The Roe v. Wade line of questioning Tuesday was of particular interest. Trump said during the campaign that he would nominate judges that would overturn the decision. Sen. Lindsey Graham, R-S.C., asked Gorsuch whether Trump had asked him to overturn Roe v. Wade. The nominee answered no, and said that if Trump had, “I would have walked out the door.”
Gorsuch has not ruled directly on the right to an abortion, and was pressed on the topic by Sen. Dianne Feinstein, D-Calif., the committee’s top Democrat. He said that legalized abortion is “precedent” and “worthy of treatment as precedent like any other.”
On the major gun rights case known in short-hand as “Heller,” he also said that it’s the “law of the land.”
“I have no difficulty ruling against or for any party, other than based on what the law and the facts of a particular case require,” Gorsuch said. “There’s no such thing as a Republican judge or a Democratic judge, we just have judges in this country.”
Gorsuch was also asked if he would have an issue ruling against Trump, if the law called for it. Gorsuch said he would not. He went on to repeat earlier comments he reportedly said in private about Trump’s attack on judges.
“When anyone criticizes the honesty or integrity or motives of a federal judge, I find that disheartening and demoralizing.” He was asked if that statement applied to the president and he said, “Anyone is anyone.”
The New York Times summed up the Republican line of questioning: “Republicans largely used their questioning to help insulate Judge Gorsuch from expected criticism, offering 30-minute safe harbors.”
Democrats see Gorsuch, a George W. Bush appointee in the 10th U.S. Circuit Court of Appeals in Denver, as a judge who will interpret the law in a similar fashion of the man he may replace: Antonin Scalia.
Sen. Chuck Grassley, R-Iowa, the chairman of the Senate Judiciary Committee, said he hopes to confirm Gorsuch before a two-week break that begins on April 10. The committee expects to vote on April 3. Grassley told reporters that the nomination would immediately go to the floor.
Gorsuch’s confirmation to the high court appears to be very likely. He will benefit from a Republican-controlled Senate. He needs 60 total votes. Republicans hold 52 seats. Ten Democrats represent states that voted for President Trump in November. And, Republicans can “go nuclear” and change the rule to confirm Gorsuch to a simple majority.
Perhaps one of the more tense interactions of the day, was between Gorsuch and Sen. Al Franken, D-Minn.

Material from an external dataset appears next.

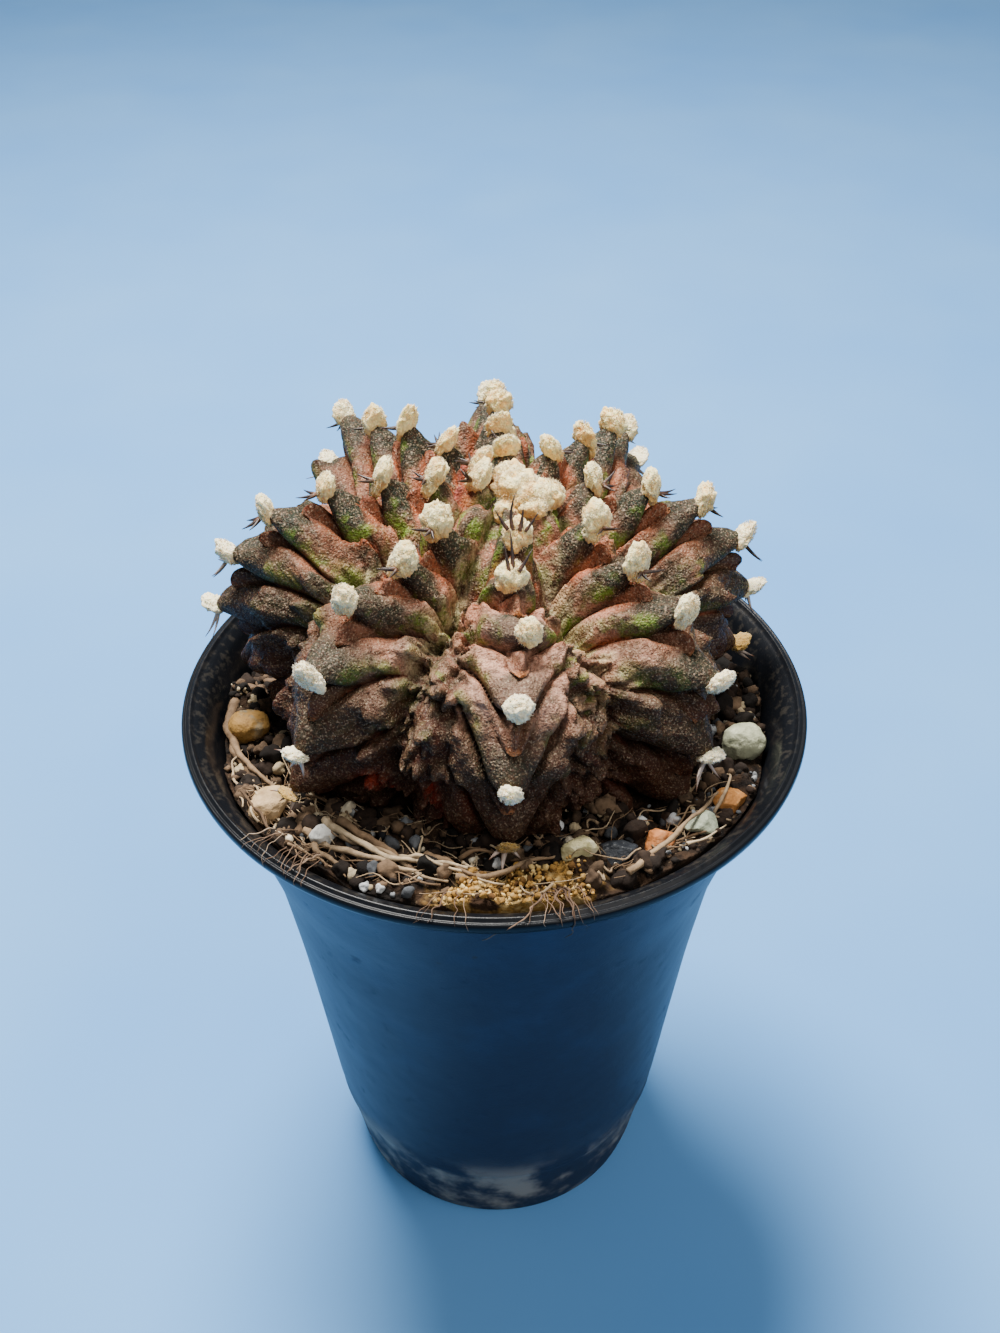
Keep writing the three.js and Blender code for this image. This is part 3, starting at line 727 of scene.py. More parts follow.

Franken asked Gorsuch how he could rule in favor of a company that fired a truck driver who abandoned his trailer on the side of an interstate on a -14 degree night. Alphonse Maddin, the driver, noticed that his trailer’s brakes were frozen and his heater did not work.
Maddin unhitched his trailer and drove off to wait somewhere warm. Gorsuch wrote that the company gave him the legal option to wait with his trailer.
“I had a career in identifying absurdity,” Franken, a former member of “Saturday Night Live,” said. “I know it when I see it, and it makes me question your judgement.”